Sun Fast 30 One Design

Development
- Designer: Van Peteghem/Lauriot-Prevost
- Location: France
- Year: 2023
- Builder: Jeanneau
- Role: Racer
- Name: Sun Fast 30 One Design

Boat
- Displacement: 5,952 lb (2,700 kg)
- Draft: 6.56 ft (2.00 m)

Hull
- Type: monohull
- Construction: Thermoplastic
- LOA: 34.12 ft (10.40 m)
- LWL: 27.56 ft (8.40 m)
- Beam: 9.81 ft (2.99 m)
- Engine: Nanni Industries 10 hp (7 kW) diesel engine/electric engine

Hull appendages
- Keel: fin keel with a weighted bulb
- Ballast: 2,205 lb (1,000 kg)
- Rudder: dual transom-mounted rudders

Rig
- Rig type: Bermuda rig

Sails
- Sailplan: 9/10 fractional rigged sloop
- Upwind sail area: 635.07 sq ft (59.000 m^{2})
- Downwind sail area: 1,474 sq ft (136.9 m^{2})

= Sun Fast 30 One Design =

Sailboat class

The Sun Fast 30 One Design is a 34-foot keelboat built for offshore racing. I has been built at the French Port of Nantes since 2023 by Jeanneau.

==History==
It boat was announced in November 2022 and was based on a concept developed by the UNCL-Racing Division of the Yacht Club de France, the British Royal Ocean Racing Club, and the American Storm Trysail Club. Those clubs saw a need for a more affordable offshore one design racer that would allow national and international competition. To choose a new boat, they initiated a design competition entitled Class 30: Let's Build the Future. This was won by the design firm of VPLP design working with racing boat builder Multiplast.

== Design ==
Designed by Van Peteghem/Lauriot-Prevost, it has a 9/10 fractional sloop rig with a bowsprit. For sailing downwind it may be equipped with an asymmetrical spinnaker.

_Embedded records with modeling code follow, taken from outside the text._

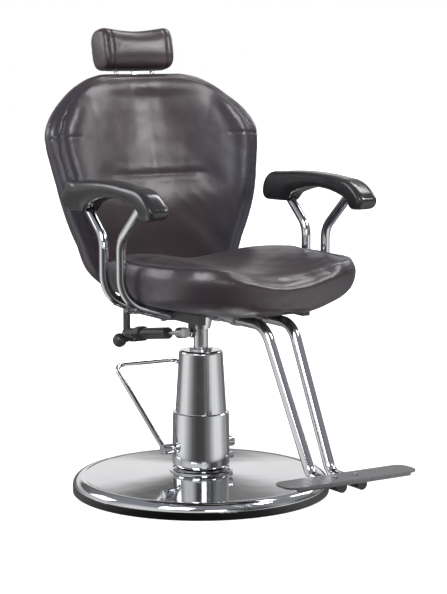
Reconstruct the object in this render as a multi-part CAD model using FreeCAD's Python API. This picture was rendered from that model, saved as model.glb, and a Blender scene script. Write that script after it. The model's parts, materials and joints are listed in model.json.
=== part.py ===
import FreeCAD, Part
import math
import os

# Hydraulic threading chair: a round floor base with a pump, a seat that lifts and swivels on the
# piston, two tube arms, a T footrest, a reclining back on a lockable strut, and a headrest.
# Millimetres, +Z up, the sitter faces -Y, +X is the sitter's left.
# The origin is on the floor, under the axis of the pump.

# Clearances and allowances
fit_clearance = 0.05
free_clearance = 0.3
bore_clearance = 1.0
cut_overrun = 5.0
same_point = 0.001
hexagon_sides = 6

# Round base
base_radius = 305.0
base_rim_width = 28.0
base_rim_height = 37.0
base_crown_height = 49.0
base_cover_wall = 2.5
base_cover_hole_radius = 70.0
base_cover_lift = 2.0
floor_ring_width = 29.0
floor_ring_ledge = 4.0
floor_ring_height = 12.0
floor_ring_lip = 6.0
base_plate_inner_radius = 30.0
base_plate_thickness = 10.0

# Pump foot and the bolts that hold it to the base plate
foot_flange_radius = 76.0
foot_body_radius = 69.5
foot_flange_top = 52.0
foot_neck_radius = 54.0
foot_flare_height = 17.0
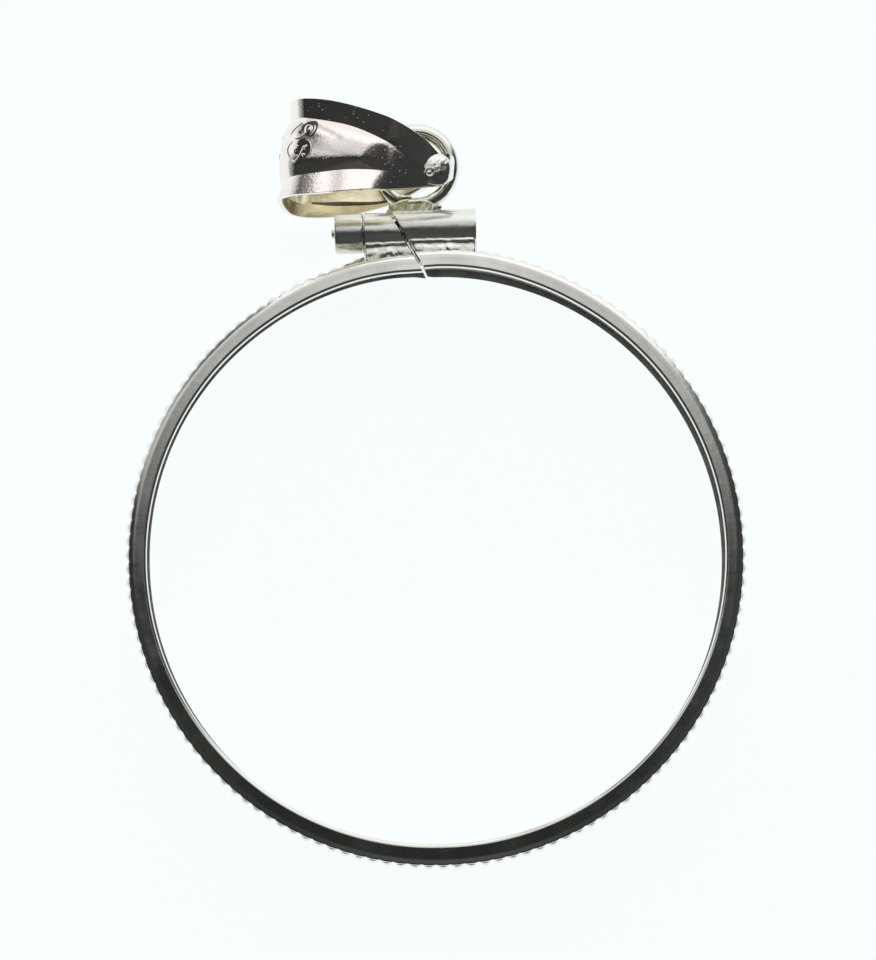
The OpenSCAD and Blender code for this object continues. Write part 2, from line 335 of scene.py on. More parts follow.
# Height from which the ribs fall away towards the rims, and the shares of that way that have a point
RIB_FALL, FALL_SHARES = 0.58, (0, 0.25, 0.45, 0.62, 0.76, 0.87, 0.95, 1)
# Columns of the ring's surface across one rib, as shares of the ribs' pitch
RIB_COLUMNS = (-0.5, -0.45, -0.36, -0.2, 0, 0.2, 0.36, 0.45)
# The saw leaned a little: for each mm of depth, the cut moves along the ring by this much, to the left if
# above zero
CUT_LEAN = -0.07
# How much of the rims' steps near the cut the back edge takes
BACK_SHARE = 0.5
# Edges of the front and back lip: angle in degrees, and distance in mm that they reach in past their
# circles. The reach fades over this width past the lip's rounding.
FRONT_IN = ((0, 0.02), (60, 0), (90, 0), (120, 0.04), (140, 0.02), (165, 0.05), (210, 0.07), (235, 0.1),
            (270, 0.24), (300, 0.13), (335, 0.06), (360, 0.02))
BACK_IN = ((0, 0), (30, 0.03), (60, 0.04), (75, 0.12), (89, 0.16), (93, -0.04), (98, -0.1), (120, -0.14),
           (150, -0.14), (180, -0.03), (210, -0.02), (235, -0.07), (310, -0.08), (335, -0.07), (360, 0))
LIP_FADE = 0.25


def ring_outline(sizes):
    """Radius, height, rib share and material of the ring's section, once round: half of it is the band,
    whose ribs end in a quarter of an ellipse, the rim's side and rounded outer edge, which take on a little
    of the ribs' wave, the crown, the dished face, the rounded lip and the seat's shelf. The other half
    mirrors it with the back lip."""
    r, z = sizes.ring_d / 2, sizes.ring_h / 2
    steep = math.degrees(math.asin(CROWN_W / CROWN_R))
    band = [[r, 0, 1, 0]]
    band += [[r, RIB_FALL + (BAND_HALF - RIB_FALL) * t, math.sqrt(1 - t * t), 0] for t in FALL_SHARES]
    r += RIM_PROUD
    halves = []
    for lip in (sizes.front_lip_d / 2, sizes.back_lip_d / 2):
        inner = r - EDGE_R * (1 - math.sin(math.radians(steep))) - CROWN_W
        crown = arc(inner, z - CROWN_R, CROWN_R, 90 - steep, 90, 9) - (0, CROWN_DROP)
        turn_z = crown[0, 1] - EDGE_R * math.cos(math.radians(steep))
        turn = arc(r - EDGE_R, turn_z, EDGE_R, 0, 90 - steep, 6)[:-1]
        flat = [[lip + out, z + down] for out, down in DISH]
        edge = arc(lip + LIP_ROUND, z - LIP_ROUND, LIP_ROUND, 90, 180, 9)
        shelf = [[lip, SEAT_HALF], [sizes.seat_d / 2, SEAT_HALF]]
        plain = np.array([[r, turn[0, 1] - SIDE_H], *turn, *crown, *flat, *edge, *shelf])
        groove = np.arange(len(plain)) >= len(plain) - len(shelf)
        wave = EDGE_WAVE * np.clip(1 - (r - plain[:, 0]) / WAVE_IN, 0, 1)
        halves.append(np.concatenate([band, np.column_stack([plain, wave, groove])]))
    front, back = halves
    back = back[1:][::-1] * (1, -1, 1, 1)
    # A strip takes its material from its first place, so the last strip of the groove ends at the back
    # lip's edge
    back[1, 3] = 0
    return np.concatenate([front, back])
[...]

The hull has a semi-scow plumb stem, an open transom, twin transom-hung rudders controlled by a single tiller and a fixed fin keel with a weighted bulb. It displaces 5952 lb and carries 2205 lb of ballast. It has a draft of 6.56 ft with the standard keel.

The boat is fitted with either a French Nanni Industries diesel engine of 10 hp or an electric motor. The fuel tank for the diesel engine installation holds 7 u.s.gal. Either engine qualifies for the one design class.

The design has sleeping accommodation for five people, with a two "V"-berths in the bow cabin, a straight settee and twin seat in the main cabin and two aft cabins, each with a single berth. A navigation station is fitted on the starboard side. The head is located just aft of the bow cabin on the starboard side. Cabin headroom is 5.58 ft.

== Construction ==
Jeanneau builds the boat and provides marketing, distribution and technical support, while Multiplast handles the design prototyping, preform and mold construction, startup of class association organization, racing program and sales oversight.

The boat is designed and constructed to be more ecologically sustainable than past boats. It is built using Elium thermoplastic resin especially for boat construction, which was developed over three years by Arkema in conjunction with Jeanneau's parent company, the Bénéteau Group. Elium is made from 20% recycled material and is 100% recyclable. This allows production waste to be reused and also means the boats themselves are recyclable.